1944 год. Из Ташкента, из эвакуации, уехал один в Москву. Усилиями лучших представителей творческой интеллигенции был определен в интернат при школе Памяти Ленина в Горках. Это было в конце апреля. Понадобился табель из ташкентской школы. Мама прислала документ, состоявший из одних прочерков. За весь учебный год только две отметки: двойка по физике во второй четверти и четверка по литературе — в четвертой. Как я понимаю теперь, дело тут было не в мучивших меня головных болях. Они же не мешали мне каждый день сидеть в двух лучших библиотеках Ташкента и старательно переписывать стихи Анненского, Гумилева, Мандельштама, Кузмина, Клюева, Волошина. А новые стихи Ахматовой я переписывал прямо у нее дома, куда ходил заниматься английским к Надежде Яковлевне Мандельштам. Беда была в том, что школы разделили на мужские и женские, и в мужской мне не понравилось. В классе одни мальчишки, в учительской — женщины, большей частью молоденькие и робкие. На какие только вопросы не пришлось отвечать, например, учительнице анатомии и физиологии человека! Зато в Горках все было по-старому, девочки и мальчики учились вместе.

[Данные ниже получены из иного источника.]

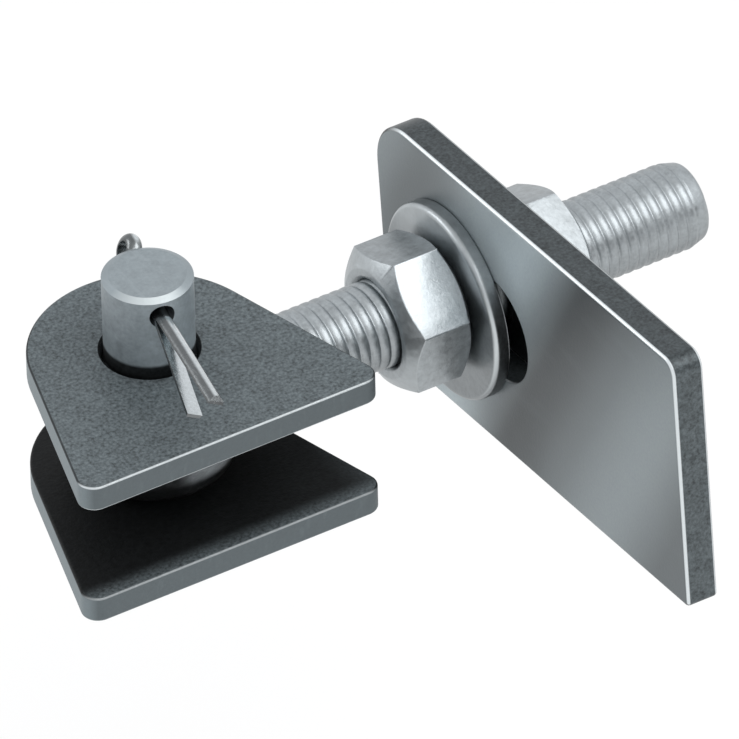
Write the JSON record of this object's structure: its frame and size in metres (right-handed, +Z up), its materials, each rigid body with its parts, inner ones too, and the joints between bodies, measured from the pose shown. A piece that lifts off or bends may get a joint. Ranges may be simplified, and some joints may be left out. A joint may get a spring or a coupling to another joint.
{
  "type": "adjustable gate hinge",
  "caption": "Weld-on gate hinge: an eye bolt turns on a pin between two ears and carries a slotted mounting plate clamped between nuts.",
  "frame": {"origin": "where the hinge pin's axis crosses the stud's axis, at the middle of the eye", "axes": "+Z up the hinge pin, +X along the stud to its free end, the ears' weld edges face -Y"},
  "size_m": [0.137, 0.1084, 0.0619],
  "materials": {
    "zinc_bolt": "zinc plated, satin",
    "zinc_nut": "zinc plated, satin",
    "zinc_washer": "zinc plated, satin",
    "bright_pin": "bright drawn bar, matte sawn end",
    "split_wire": "drawn wire, semi-gloss",
    "ear_steel": "dark tumbled steel, fine grain, bright arrises",
    "plate_steel": "dark burnished flat bar, bright arrises"
  },
  "bodies": {
    "lower_ear": {"lower_ear": "ear_steel"},
    "upper_ear": {"upper_ear": "ear_steel"},
    "pin": {"hinge_pin": "bright_pin", "upper_split_pin": "split_wire", "lower_split_pin": "split_wire"},
    "eye_bolt": {"eye_bolt": "zinc_bolt"},
    "inner_washer": {"inner_washer": "zinc_washer"},
    "inner_nut": {"inner_nut": "zinc_nut"},
    "outer_nut": {"outer_nut": "zinc_nut"},
    "outer_washer": {"outer_washer": "zinc_washer"},
    "mounting_plate": {"mounting_plate": "plate_steel"}
  },
  "joints": [
    {"name": "upper_ear_turn", "type": "hinge", "parent": "lower_ear", "child": "upper_ear", "pos_m": [0, 0, 0], "axis": [0, 0, 1], "continuous": true},
    {"name": "pin_turn", "type": "hinge", "parent": "lower_ear", "child": "pin", "pos_m": [0, 0, 0], "axis": [0, 0, 1], "continuous": true},
    {"name": "gate_swing", "type": "hinge", "parent": "lower_ear", "child": "eye_bolt", "pos_m": [0, 0, 0], "axis": [0, 0, 1], "range_deg": [0, 180]},
    {"name": "stud_adjust", "type": "slide", "parent": "eye_bolt", "child": "inner_washer", "axis": [1, 0, 0], "range_m": [-0.003, 0.0215]},
    {"name": "inner_nut_turn", "type": "hinge", "parent": "inner_washer", "child": "inner_nut", "pos_m": [0.0511, 0, 0], "axis": [1, 0, 0], "range_deg": [-541, 3871]},
    {"name": "outer_nut_turn", "type": "hinge", "parent": "inner_washer", "child": "outer_nut", "pos_m": [0.0761, 0, 0], "axis": [1, 0, 0], "range_deg": [-541, 3871]},
    {"name": "plate_turn", "type": "hinge", "parent": "inner_washer", "child": "outer_washer", "pos_m": [0.0681, 0, 0], "axis": [1, 0, 0], "continuous": true},
    {"name": "slot_slide", "type": "slide", "parent": "outer_washer", "child": "mounting_plate", "axis": [0, 0.9965, -0.0832], "range_m": [-0.0046, 0.0154]}
  ],
  "couplings": [
    {"joint": "inner_nut_turn", "follows": "stud_adjust", "rad_per_m": 3141.6},
    {"joint": "outer_nut_turn", "follows": "stud_adjust", "rad_per_m": 3141.6}
  ]
}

Я ходил в восьмой класс, но учителя меня не тревожили, знали, что осенью снова буду восьмиклассником.

Когда мы с напарником пилили и кололи дрова для интернатской кухни и школьных печек, к нам подходили две девушки. Одной из них нравился мой напарник, в другую тут же влюбился я. По первому ее слову я совершил бы неслыханный подвиг или непоправимую глупость, выполнил бы любое ее желание. Но ей это было не нужно. Что ж, устроим так, чтобы ей все-таки пришлось приказать мне что-нибудь! Я решил проспорить ей «американку», как тогда говорили, после чего проигравший выполнял любое желание выигравшего спор. Мы пилили обрубок березы и вели с девушками серьезную беседу. И вот Альбина вспомнила, что Пушкин подарил Гоголю сюжеты «Ревизора» и «Мертвых душ». Кабы не Пушкин, мы бы эти произведения в школе не проходили. Я понял, что час мой бьет. «Пушкин не давал Гоголю никаких сюжетов и вообще не был с ним знаком. Что? Я лучше знаю! Спорим! На „американку“! Теперь ты до лета будешь пилить вместо меня!»

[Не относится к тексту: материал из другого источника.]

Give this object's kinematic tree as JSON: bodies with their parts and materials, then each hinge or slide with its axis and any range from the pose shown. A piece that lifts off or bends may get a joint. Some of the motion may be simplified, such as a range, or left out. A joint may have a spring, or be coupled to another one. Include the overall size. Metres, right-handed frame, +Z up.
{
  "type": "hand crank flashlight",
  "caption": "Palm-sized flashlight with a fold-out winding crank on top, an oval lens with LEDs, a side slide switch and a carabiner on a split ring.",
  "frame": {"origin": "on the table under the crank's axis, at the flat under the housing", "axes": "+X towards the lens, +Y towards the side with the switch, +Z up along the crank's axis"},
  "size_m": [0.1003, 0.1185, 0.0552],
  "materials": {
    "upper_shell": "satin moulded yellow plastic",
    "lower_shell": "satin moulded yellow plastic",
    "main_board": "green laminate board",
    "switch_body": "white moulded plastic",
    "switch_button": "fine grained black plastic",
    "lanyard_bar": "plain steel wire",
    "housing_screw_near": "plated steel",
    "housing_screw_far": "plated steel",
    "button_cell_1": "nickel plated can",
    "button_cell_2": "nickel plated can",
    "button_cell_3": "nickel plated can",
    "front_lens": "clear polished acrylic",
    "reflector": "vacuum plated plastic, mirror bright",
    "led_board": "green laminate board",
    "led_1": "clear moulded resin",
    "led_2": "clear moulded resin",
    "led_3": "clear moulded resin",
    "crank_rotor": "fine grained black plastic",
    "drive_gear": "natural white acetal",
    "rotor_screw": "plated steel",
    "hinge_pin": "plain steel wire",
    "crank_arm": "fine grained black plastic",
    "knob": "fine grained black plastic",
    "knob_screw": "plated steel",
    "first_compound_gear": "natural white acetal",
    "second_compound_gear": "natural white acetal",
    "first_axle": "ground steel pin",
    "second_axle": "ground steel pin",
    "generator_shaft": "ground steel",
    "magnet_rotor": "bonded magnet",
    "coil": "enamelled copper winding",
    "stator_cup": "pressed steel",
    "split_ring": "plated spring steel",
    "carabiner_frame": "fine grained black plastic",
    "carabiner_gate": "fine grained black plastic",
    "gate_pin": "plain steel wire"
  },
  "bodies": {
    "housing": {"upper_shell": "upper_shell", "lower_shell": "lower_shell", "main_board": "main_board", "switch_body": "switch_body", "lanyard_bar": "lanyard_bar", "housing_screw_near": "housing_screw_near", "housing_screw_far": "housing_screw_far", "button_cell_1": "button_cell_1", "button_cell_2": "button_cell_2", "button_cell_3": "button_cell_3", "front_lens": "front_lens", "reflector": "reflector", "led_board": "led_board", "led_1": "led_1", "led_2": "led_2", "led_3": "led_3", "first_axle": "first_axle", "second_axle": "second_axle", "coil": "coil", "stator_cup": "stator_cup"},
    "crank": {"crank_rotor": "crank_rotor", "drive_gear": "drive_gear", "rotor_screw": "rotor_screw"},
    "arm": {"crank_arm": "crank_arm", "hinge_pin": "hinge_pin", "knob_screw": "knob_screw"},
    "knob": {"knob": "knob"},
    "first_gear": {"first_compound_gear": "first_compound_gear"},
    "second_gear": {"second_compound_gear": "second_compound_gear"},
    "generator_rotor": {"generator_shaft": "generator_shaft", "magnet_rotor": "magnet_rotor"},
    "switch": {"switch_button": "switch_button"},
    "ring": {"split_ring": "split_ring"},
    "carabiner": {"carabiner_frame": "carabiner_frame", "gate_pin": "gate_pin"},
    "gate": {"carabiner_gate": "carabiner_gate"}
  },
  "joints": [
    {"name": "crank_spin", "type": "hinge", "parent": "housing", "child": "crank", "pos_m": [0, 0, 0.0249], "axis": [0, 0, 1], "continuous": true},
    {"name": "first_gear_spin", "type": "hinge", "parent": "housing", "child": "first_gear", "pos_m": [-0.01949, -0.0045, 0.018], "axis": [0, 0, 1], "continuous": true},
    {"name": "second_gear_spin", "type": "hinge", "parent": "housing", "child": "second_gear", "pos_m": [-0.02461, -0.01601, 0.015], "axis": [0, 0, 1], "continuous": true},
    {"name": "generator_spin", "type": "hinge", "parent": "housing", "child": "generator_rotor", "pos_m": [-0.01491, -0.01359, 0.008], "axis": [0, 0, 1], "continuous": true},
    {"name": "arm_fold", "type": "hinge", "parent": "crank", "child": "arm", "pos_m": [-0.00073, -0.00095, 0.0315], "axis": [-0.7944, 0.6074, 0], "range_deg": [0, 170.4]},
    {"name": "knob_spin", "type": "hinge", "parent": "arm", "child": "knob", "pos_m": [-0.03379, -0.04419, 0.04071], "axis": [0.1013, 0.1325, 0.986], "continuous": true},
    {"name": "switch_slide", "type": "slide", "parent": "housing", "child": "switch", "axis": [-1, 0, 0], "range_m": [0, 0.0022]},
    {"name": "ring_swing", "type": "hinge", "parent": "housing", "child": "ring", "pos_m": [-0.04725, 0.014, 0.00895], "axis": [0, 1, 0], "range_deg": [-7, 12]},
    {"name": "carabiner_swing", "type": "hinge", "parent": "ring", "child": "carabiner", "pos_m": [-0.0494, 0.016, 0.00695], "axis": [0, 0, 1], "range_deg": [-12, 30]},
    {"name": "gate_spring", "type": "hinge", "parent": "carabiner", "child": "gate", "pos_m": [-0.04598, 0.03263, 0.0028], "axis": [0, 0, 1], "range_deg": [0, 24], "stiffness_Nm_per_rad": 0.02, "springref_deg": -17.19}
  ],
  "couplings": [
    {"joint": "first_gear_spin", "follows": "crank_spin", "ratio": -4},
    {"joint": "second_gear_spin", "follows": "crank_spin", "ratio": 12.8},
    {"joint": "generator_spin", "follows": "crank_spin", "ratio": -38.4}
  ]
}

Мы кололи дрова, а девушки уже принесли книжку про Пушкина и Гоголя. Я изобразил полную растерянность: «Ладно, говори свое желание». — «Сдавай вместе со всеми», — приказала Альбина.

Занимался я днем и ночью. Тетя Дуня, повариха, разрешила жечь электричество на кухне. На плите острыми краями вверх сушились поленья. Иногда я ложился на них и засыпал, при малейшем движении поленья «оживали» и будили меня. Лишь перед сочинением я позволил себе выспаться. Одной из трех тем будет так называемая «вольная», и я выжму из себя какую-нибудь публицистику в тогдашнем духе. Но от упражнений в казенной риторике меня спас Пушкин. Учительница распечатала конверт с секретными до этой минуты темами сочинений и вывела мелом на доске: «Образ Петра I в творчестве А. С. Пушкина». Вот тут-то и пошли в ход и «Моя родословная», и «Пир Петра Великого», и «То академик, то герой, то мореплаватель, то плотник», и «Полтава», и «Медный всадник», и даже неоконченная «История Петра». Стало жаль, что кроме учительницы и, может быть, директора никто этого не прочтет.

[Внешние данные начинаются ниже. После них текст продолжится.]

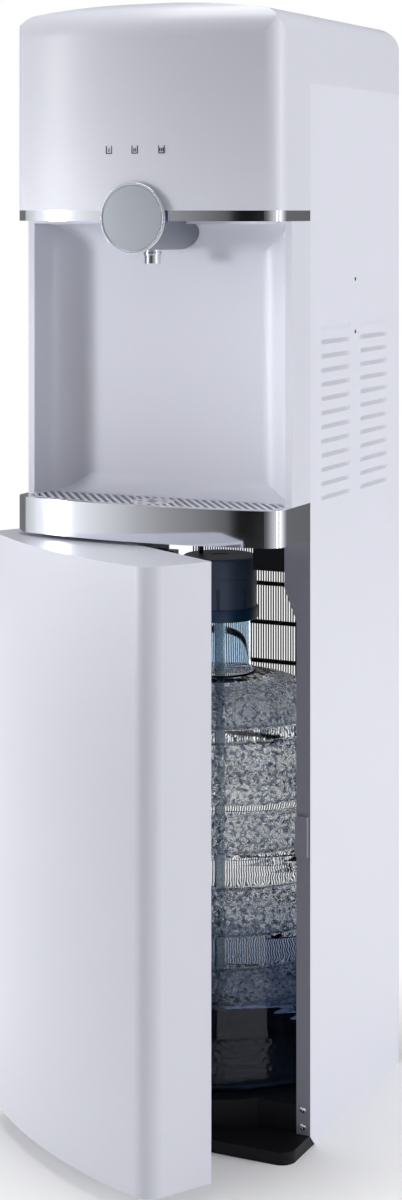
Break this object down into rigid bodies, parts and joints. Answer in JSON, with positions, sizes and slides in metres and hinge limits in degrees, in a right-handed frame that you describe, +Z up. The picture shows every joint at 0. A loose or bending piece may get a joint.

Но наш Николай Иванович, прочитав сочинение, ринулся с ним прямо в Москву, в Наркомпрос, знай, мол, наших! Результат был не тот, какого он ожидал. В школу явилась некая генеральша от просвещения, хоть нашивай на юбку красные лампасы.

— Оставьте нас одних! — приказала она, и учителя на цыпочках вышли из кабинета. Начался допрос.

— Ну, кто и за сколько дней до экзамена в нарушение всех правил сообщил вам тему сочинения? Кто дал вам материал для подготовки? — прозвучал грозный вопрос.

— Я прочел тему на доске, когда учительница написала ее мелом.

— Откуда же такие знания? Ведь вы по программе прочли в пятом классе «Арапа Петра Великого», в шестом вам задавали «Полтавский бой», а не всю поэму, в восьмом — «На берегу пустынных волн», а не всего «Медного всадника». Я уж не говорю о прочих стихах. Чем вы докажете, что вам заранее не сообщили тему?

— Дайте мне любую тему по Пушкину, — дерзко предложил я, — дайте бумагу, вот эту ручку, заприте меня здесь на полтора часа, а потом увидите, что получится.

Дама не стала ставить следственный эксперимент и продолжала допрос:

— Чем же объяснить ваш особый интерес к Петру Первому?

— Петр Первый меня особенно не интересует, — ответил я. — Просто я люблю Пушкина.